> **EXERCISE**: From the listing below, copy only the lines running from the line that contains "seat_board();" to the line that contains "in imported if", both included.

> **DATASET SECTION**:
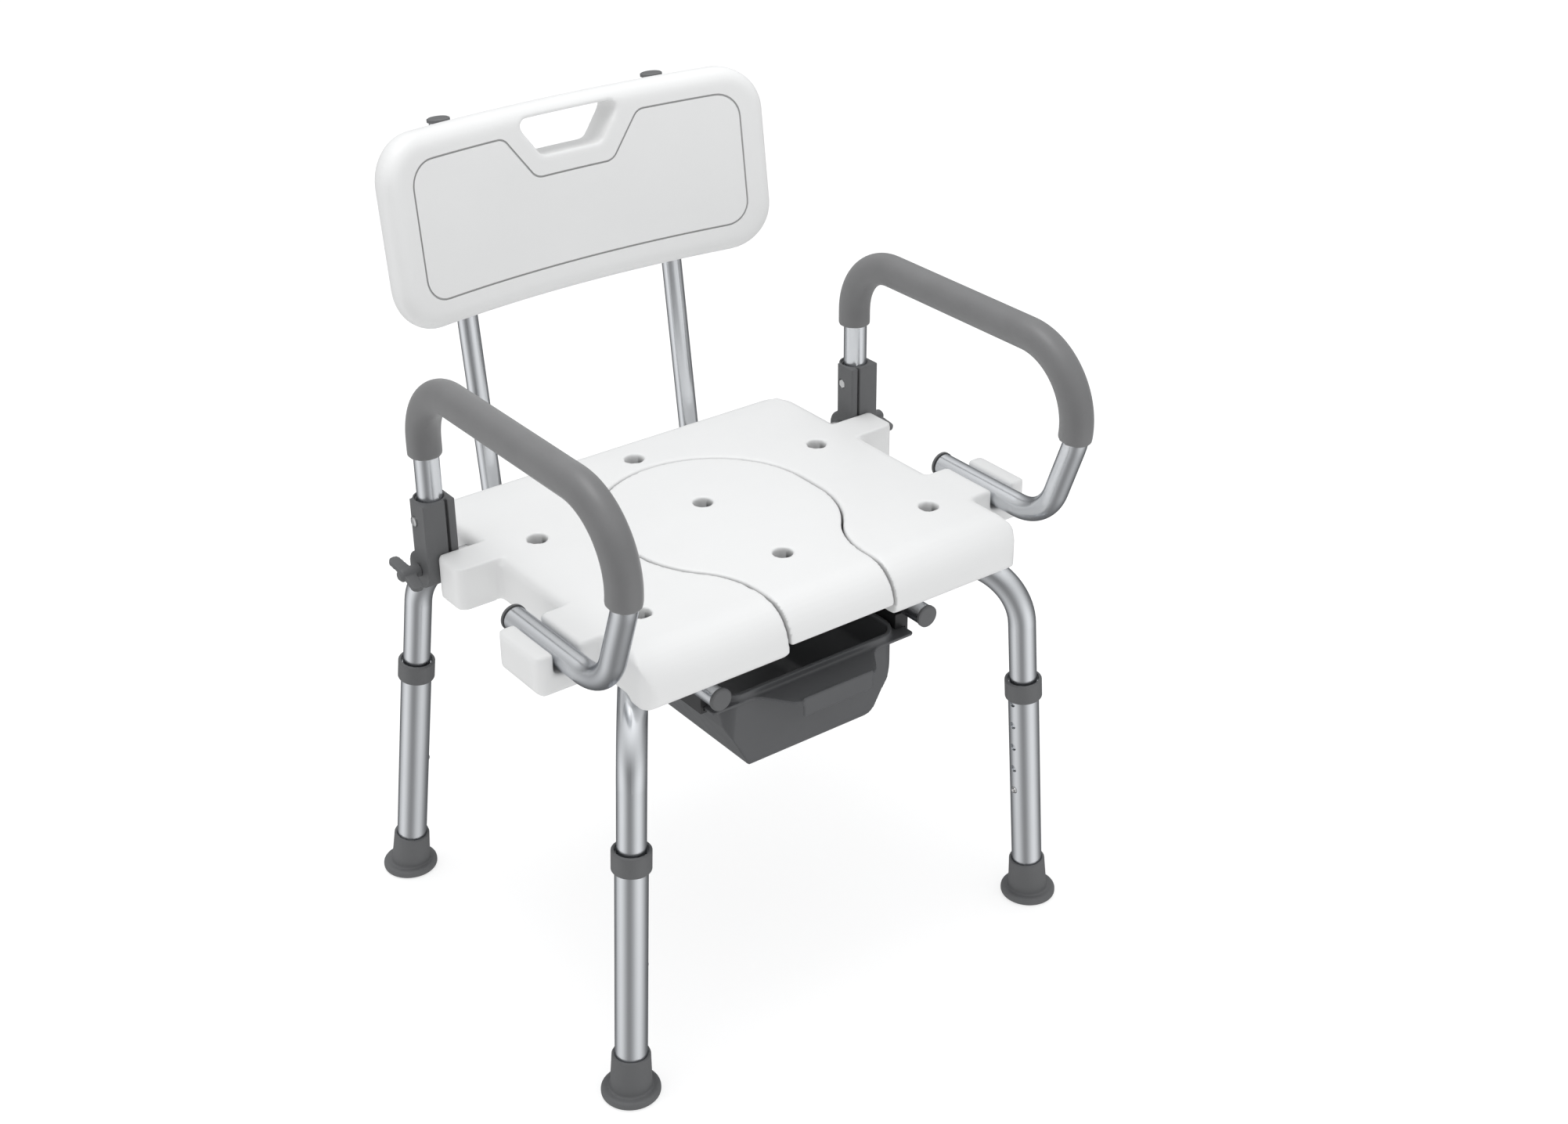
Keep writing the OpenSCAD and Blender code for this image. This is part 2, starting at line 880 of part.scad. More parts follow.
module pail() {
    low = flange_z - flange_t;
    color(pail_grey)
        in_place()
            difference() {
                union() {
                    pail_body(0, low + 0.5);
                    translate([0, 0, low])
                        linear_extrude(flange_t)
                            polygon(rounded([[flange_half, 118], [-flange_half, 118],
                                [-flange_half, -165], [-64, -165], [-42, -197], [42, -197],
                                [64, -165], [flange_half, -165]], [6, 6, 3, 16, 16, 16, 16, 3]));
                    translate([0, 0, flange_z - 0.5])
                        linear_extrude(6.5)
                            round_plate(97.4, -163, 115, 22, 20);
                    translate([-38, -197, 304.5])
                        cube([76, 2.4, 19]);
                }
                pail_body(pail_wall, flange_z + 10);
            }
}

// channel under a rail that the pail's flange slides in
module guide_rail() {
    slot_low = flange_z - flange_t - slot_gap;
    slot_high = flange_z + slot_gap;
    difference() {
        along_y(-152, 121.5)
            polygon([[103, slot_low - 2.5], [113.5, slot_low - 2.5], [113.5, 335.5], [99, 335.5],
                [99, slot_high], [110.7, slot_high], [110.7, slot_low], [103, slot_low]]);
        translate([0, -153, 0])
            along_y(0, 280)
                translate([post_x, rail_z])
                    circle(r = post_r + 0.05);
        for (y = rivet_ys)
            translate([post_x - 4, y, slot_high - 1])
                cylinder(r = 2.05, h = 20);
    }
    translate([103, 119, slot_low - 0.1])
        cube([8, 2.5, flange_t + 1]);
}

module guide_rail_left() {
    color(pail_black) in_place() on_side(-1) guide_rail();
}

module guide_rail_right() {
    color(pail_black) in_place() on_side(1) guide_rail();
}

module guide_rivets() {
    color(steel)
        in_place()
            both_sides()
                for (y = rivet_ys)
                    translate([post_x - 4, y, 0]) {
                        translate([0, 0, flange_z + slot_gap + 0.4])
                            cylinder(r = 2, h = 18.4);
                        translate([0, 0, 339.5])
                            cylinder(r = 3.2, h = 1.4);
                    }
}

// block that hangs a rail from a side frame
module saddle_block(y) {
    difference() {
        translate([99, y - 12, 336])
            cube([58, 24, seat_low - 336.3]);
        along_y(y - 13, y + 13)
            translate([frame_x, frame_z])
                circle(r = upper_r + 0.05);
        along_y(y - 13, y + 13)
            translate([post_x, rail_z])
                circle(r = post_r + 0.05);
        translate([frame_x, y, 330])
            cylinder(r = 3.05, h = 60);
    }
}

module saddle_blocks() {
    color(part_grey)
        in_place()
            both_sides()
                for (y = block_ys)
                    saddle_block(y);
}

module seat_bolts() {
    color(steel)
        in_place()
            both_sides()
                for (y = block_ys)
                    translate([frame_x, y, 332]) {
                        cylinder(r = 6, h = 3.8);
                        cylinder(r = 3, h = seat_low + 22 - 332);
                    }
}

seat_board();
seat_insert();
backrest();
back_tube_left();
back_tube_right();
rail_cap_left();
rail_cap_right();
post_cap_left();
post_cap_right();
leg_frame_left();
leg_frame_right();
lower_leg_front_left();
lower_leg_front_right();
lower_leg_rear_left();
lower_leg_rear_right();
collar_front_left();
collar_front_right();
collar_rear_left();
collar_rear_right();
foot_front_left();
foot_front_right();
foot_rear_left();
foot_rear_right();
snap_button_front_left();
snap_button_front_right();
snap_button_rear_left();
snap_button_rear_right();
arm_tube_left();
arm_tube_right();
arm_grip_left();
arm_grip_right();
arm_end_cap_left();
arm_end_cap_right();
arm_bracket_left();
arm_bracket_right();
arm_bolt_left();
arm_bolt_right();
lock_knob_left();
lock_knob_right();
pivot_spacer_left();
pivot_spacer_right();
pail();
guide_rail_left();
guide_rail_right();
saddle_blocks();
seat_bolts();
backrest_screws();
guide_rivets();
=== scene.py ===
# Shower commode chair: the looks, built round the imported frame. Metres, +Z up, the sitter faces -Y.
import json
import math
import bpy
import bmesh
from mathutils import Matrix, Vector
from mathutils.bvhtree import BVHTree


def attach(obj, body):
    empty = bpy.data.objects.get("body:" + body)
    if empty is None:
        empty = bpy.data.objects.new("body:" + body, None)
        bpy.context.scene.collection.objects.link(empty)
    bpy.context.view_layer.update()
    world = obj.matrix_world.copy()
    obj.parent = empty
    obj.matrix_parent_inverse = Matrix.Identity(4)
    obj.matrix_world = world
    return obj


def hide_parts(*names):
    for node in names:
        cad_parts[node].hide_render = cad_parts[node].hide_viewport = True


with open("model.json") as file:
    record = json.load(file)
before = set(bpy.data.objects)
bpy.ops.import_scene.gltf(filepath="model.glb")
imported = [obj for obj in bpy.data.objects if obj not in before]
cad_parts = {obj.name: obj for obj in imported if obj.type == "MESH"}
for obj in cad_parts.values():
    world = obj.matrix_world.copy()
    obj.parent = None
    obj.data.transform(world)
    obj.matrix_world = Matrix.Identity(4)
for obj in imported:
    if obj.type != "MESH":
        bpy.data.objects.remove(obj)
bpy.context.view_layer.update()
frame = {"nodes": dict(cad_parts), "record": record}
shownNodes = frame["nodes"]
bodyOfNode = {node: body for body, nodes in frame["record"]["behaviour"]["bodies"].items() for node in nodes}
slotOfNode = {s["node"]: s["material_slot"] for s in frame["record"]["subparts"]}
sides = ["left", "right"]
corners = ["front_left", "front_right", "rear_left", "rear_right"]
print("frame loaded:", len(shownNodes), "nodes")

# the near-black last colour here is no plastic but painted shade for the seat's joint, its drain holes and the
# back panel's groove
plasticFinish = {"white": (0.80, 0.802, 0.799), "grey": (0.12, 0.122, 0.125), "pail": (0.092, 0.094, 0.098),
                 "guide": (0.02, 0.02, 0.021), "seam": (0.1, 0.1, 0.1),
                 "grainSize": 1400, "grainDepth": 0.00002}
foamFinish = {"colour": (0.155, 0.155, 0.157), "cellSize": 1100, "cellDepth": 0.00005, "roughness": 0.42}
metalFinish = {"aluminium": (0.72, 0.735, 0.757), "steel": (0.66, 0.66, 0.66), "edge": (0.62, 0.63, 0.65),
               "roughness": 0.25}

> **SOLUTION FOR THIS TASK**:
seat_board();
seat_insert();
backrest();
back_tube_left();
back_tube_right();
rail_cap_left();
rail_cap_right();
post_cap_left();
post_cap_right();
leg_frame_left();
leg_frame_right();
lower_leg_front_left();
lower_leg_front_right();
lower_leg_rear_left();
lower_leg_rear_right();
collar_front_left();
collar_front_right();
collar_rear_left();
collar_rear_right();
foot_front_left();
foot_front_right();
foot_rear_left();
foot_rear_right();
snap_button_front_left();
snap_button_front_right();
snap_button_rear_left();
snap_button_rear_right();
arm_tube_left();
arm_tube_right();
arm_grip_left();
arm_grip_right();
arm_end_cap_left();
arm_end_cap_right();
arm_bracket_left();
arm_bracket_right();
arm_bolt_left();
arm_bolt_right();
lock_knob_left();
lock_knob_right();
pivot_spacer_left();
pivot_spacer_right();
pail();
guide_rail_left();
guide_rail_right();
saddle_blocks();
seat_bolts();
backrest_screws();
guide_rivets();
=== scene.py ===
# Shower commode chair: the looks, built round the imported frame. Metres, +Z up, the sitter faces -Y.
import json
import math
import bpy
import bmesh
from mathutils import Matrix, Vector
from mathutils.bvhtree import BVHTree


def attach(obj, body):
    empty = bpy.data.objects.get("body:" + body)
    if empty is None:
        empty = bpy.data.objects.new("body:" + body, None)
        bpy.context.scene.collection.objects.link(empty)
    bpy.context.view_layer.update()
    world = obj.matrix_world.copy()
    obj.parent = empty
    obj.matrix_parent_inverse = Matrix.Identity(4)
    obj.matrix_world = world
    return obj


def hide_parts(*names):
    for node in names:
        cad_parts[node].hide_render = cad_parts[node].hide_viewport = True


with open("model.json") as file:
    record = json.load(file)
before = set(bpy.data.objects)
bpy.ops.import_scene.gltf(filepath="model.glb")
imported = [obj for obj in bpy.data.objects if obj not in before]
cad_parts = {obj.name: obj for obj in imported if obj.type == "MESH"}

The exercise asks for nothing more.